Não há fraude comprovada
Desde que as urnas eletrônicas foram implementadas —parcialmente em 1996 e 1998, e integralmente a partir de 2000— nunca houve comprovação de fraude nas eleições brasileiras, mesmo quando os resultados foram contestados. A segurança da votação é constatada pelo TSE, pelo MPE (Ministério Público Eleitoral) e por estudos independentes.
Em outubro, o TCU (Tribunal de Contas da União) emitiu um relatório técnico reforçando que as urnas são seguras e auditáveis, e que a impressão do voto traria riscos e exigiria recursos que não estão disponíveis atualmente na Justiça Eleitoral.
Entenda a auditoria do voto pelo TSE
O processo de auditoria das urnas eletrônicas começa um mês antes da eleição, quando a Justiça Eleitoral nomeia, em sessão pública, as Comissões de Auditoria de Funcionamento das Urnas Eletrônicas. Elas devem ser formadas por um juiz de direito e no mínimo seis servidores da Justiça Eleitoral. O Ministério Público escolhe um procurador para acompanhar o processo. A OAB (Ordem dos Advogados do Brasil) e representantes de partidos políticos também costumam participar da auditoria.
Depois, a Justiça Eleitoral precisa divulgar, com pelo menos 20 dias de antecedência, os horários e locais do sorteio das urnas a serem auditadas; e da auditoria no dia da eleição.
Na véspera da votação, tem início a Auditoria de Funcionamento das Urnas Eletrônicas — o nome oficial do processo conhecido como "votação paralela", que serve para verificar se as urnas estão registrando votos corretamente. A auditoria é feita por amostragem. Nas eleições municipais de 2020, o número de urnas a serem auditadas em cada estado variou de três a cinco, dependendo do número de seções eleitorais que a unidade da federação possuir.
A Justiça Eleitoral sorteia as urnas para auditoria em cerimônia pública. Elas são retiradas das seções eleitorais e levadas para o local onde será feita a auditoria. As urnas removidas são substituídas.
Ainda na véspera da votação, representantes de partidos políticos preenchem cédulas com seus votos. As cédulas são guardadas em urnas de lona lacradas.
No dia da votação, a "votação paralela" começa junto com a votação oficial.

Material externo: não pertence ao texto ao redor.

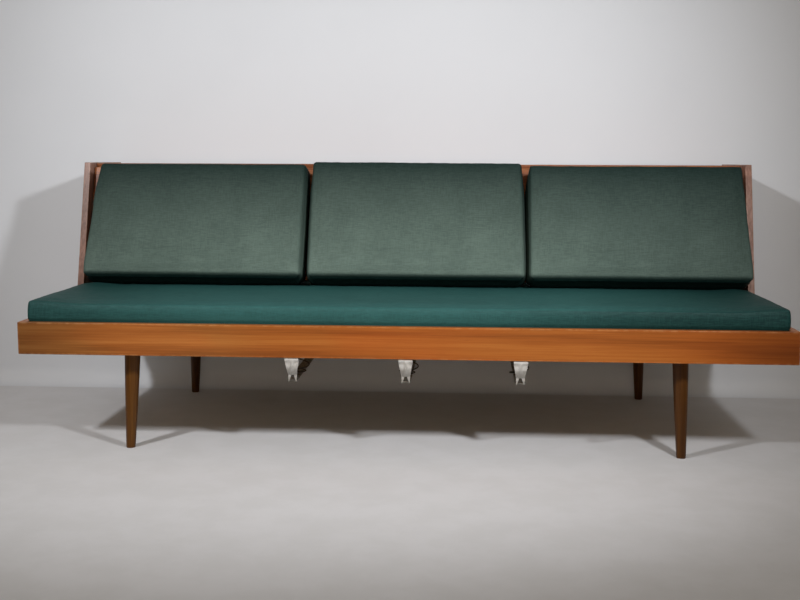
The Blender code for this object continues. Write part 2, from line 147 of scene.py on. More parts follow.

Depois da emissão da zerésima — a prova de que não há votos nas urnas, ou seja, estão zeradas — os votos das cédulas preenchidas no dia anterior são digitados na urna eletrônica e num sistema paralelo, em um computador. O procedimento é público e costuma ser exibido ao vivo pela internet (veja aqui um exemplo do Tribunal Regional Eleitoral do Rio Grande do Sul).
Com a votação encerrada, a própria urna imprime o boletim de urna, que mostra o resultado da eleição naquele equipamento. O sistema auxiliar também emite um boletim. Os dados dos dois são comparados pela comissão de auditoria.

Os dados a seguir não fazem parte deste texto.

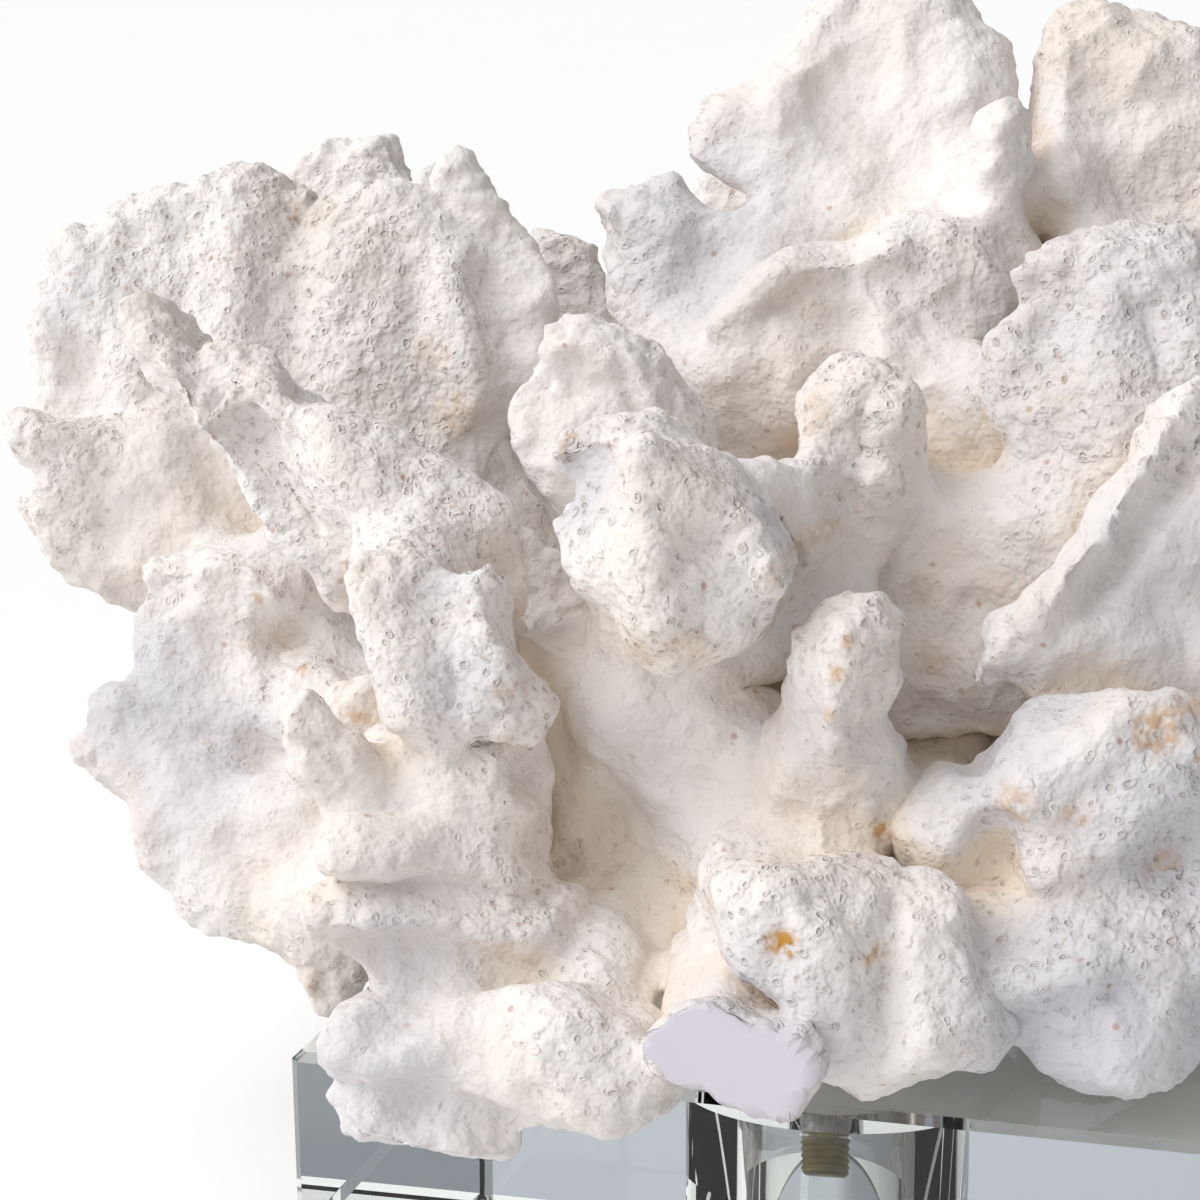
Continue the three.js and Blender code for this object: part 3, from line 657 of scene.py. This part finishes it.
def roughness(points, thin):
    # height of the skin's own relief in mm, and where it is pitted
    seed = coral["seed"]
    along = outwards(points)
    height = relief["flute"] * gradientNoise(along, relief["fluteSize"], seed + 7)
    height += relief["lump"] * creased(points, relief["lumpSize"], relief["crease"], seed)
    height += relief["pleat"] * creased(along, relief["pleatSize"], relief["sharpCrease"], seed + 9)
    height += relief["knob"] * creased(points, relief["knobSize"], relief["crease"], seed + 1)
    height += relief["crumb"] * gradientNoise(points, relief["crumbSize"], seed + 2)
    crag = relief["crag"] * creased(points, relief["cragSize"], relief["sharpCrease"], seed + 5)
    share, size = relief["cragFine"]
    crag += share * relief["crag"] * gradientNoise(points, relief["cragSize"] * size, seed + 6)
    height += thin * crag
    worn = relief["wornSway"] * gradientNoise(points, relief["wornSize"], seed + 3) + relief["wornBase"]
    inner, outer = relief["wornEdge"]
    for right, back, up, radius, strength in wear:
        gap = np.linalg.norm(points - fromTop((right, back, up)), axis=1)
        worn += strength * (1 - smoothStep(inner * radius, outer * radius, gap))
    pitted = smoothStep(*relief["pitted"], worn)
    fine = gradientNoise(points, relief["crumbSize"] * relief["gritSize"], seed + 8)
    smooth, rough = relief["grit"]
    height += (smooth + rough * pitted) * relief["crumb"] * fine
    gap, mark = cellDistance(points, relief["pitSize"], seed + 4)
    inner, outer = relief["pitEdge"]
    pit = 1 - smoothStep(inner * relief["pitRadius"], outer * relief["pitRadius"], gap)
    height -= relief["pitDepth"] * pit * pitted * (mark < relief["pitShare"])
    return height, pitted


def thinBuried(points, quads, buried):
    # merge the points of buried skin that share a coarse cell, and drop the faces that this closes up
    cell = np.floor(points / coral["coarse"]).astype(np.int64) + 1000
    key = (cell[:, 0] * 4096 + cell[:, 1]) * 4096 + cell[:, 2]
    key = np.where(buried, key, -1 - np.arange(len(points)))
    names, index = np.unique(key, return_inverse=True)
    index = index.ravel()
    count = np.bincount(index, minlength=len(names)).astype(float)
    merged = np.stack([np.bincount(index, points[:, a], len(names)) / count for a in range(3)], axis=1)
    faces = index[quads]
    onward = np.roll(faces, -1, axis=1)
    distinct = (faces != onward).sum(axis=1)
    whole = faces[(distinct == 4) & (faces[:, 0] != faces[:, 2]) & (faces[:, 1] != faces[:, 3])]
    three = (distinct == 3) & (faces[:, 0] != faces[:, 2]) & (faces[:, 1] != faces[:, 3])
    corners = faces[three]
    keep = corners != np.roll(corners, -1, axis=1)
    triangles = corners[keep].reshape(-1, 3)
    return merged, whole, triangles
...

Na votação oficial, os boletins de urna podem ser conferidos por qualquer cidadão. Além disso, os partidos podem fazer, de forma independente, a soma dos votos a partir do Registro Digital de Voto (RDV) de cada urna e comparar com o resultado final apresentado pelo TSE.
O RDV é um arquivo digital similar a uma tabela. Ele grava os votos de cada eleitor e os posiciona de forma aleatória no arquivo, como se a ordem fosse embaralhada, para preservar o sigilo da escolha de cada pessoa. O boletim de urna é gerado a partir das informações do RDV.
Se houver fraude na transmissão, na soma ou na divulgação dos votos, o RDV de cada urna pode ser consultado. Uma fraude nesse registro dependeria da violação das várias camadas de segurança no hardware e no software da urna, o que o TSE considera extremamente difícil de acontecer.
Cúpula do TSE defende processo eleitoral
Em dois eventos distintos da semana passada, os ministros Edson Fachin, Alexandre de Moraes e Roberto Barroso, respectivamente presidente, vice e ex-presidente do tribunal, marcaram posição contra a ofensiva do presidente à Justiça Eleitoral.
Ao ser questionado, durante visita ao Tribunal Regional Eleitoral do Paraná, sobre o papel das das Forças Armadas nas eleições, Fachin disse não existir no Brasil a figura de um poder moderador para intervir na Justiça Eleitoral. A declaração foi feita dois dias depois de Bolsonaro pedir uma "apuração paralela" das urnas feitas por militares.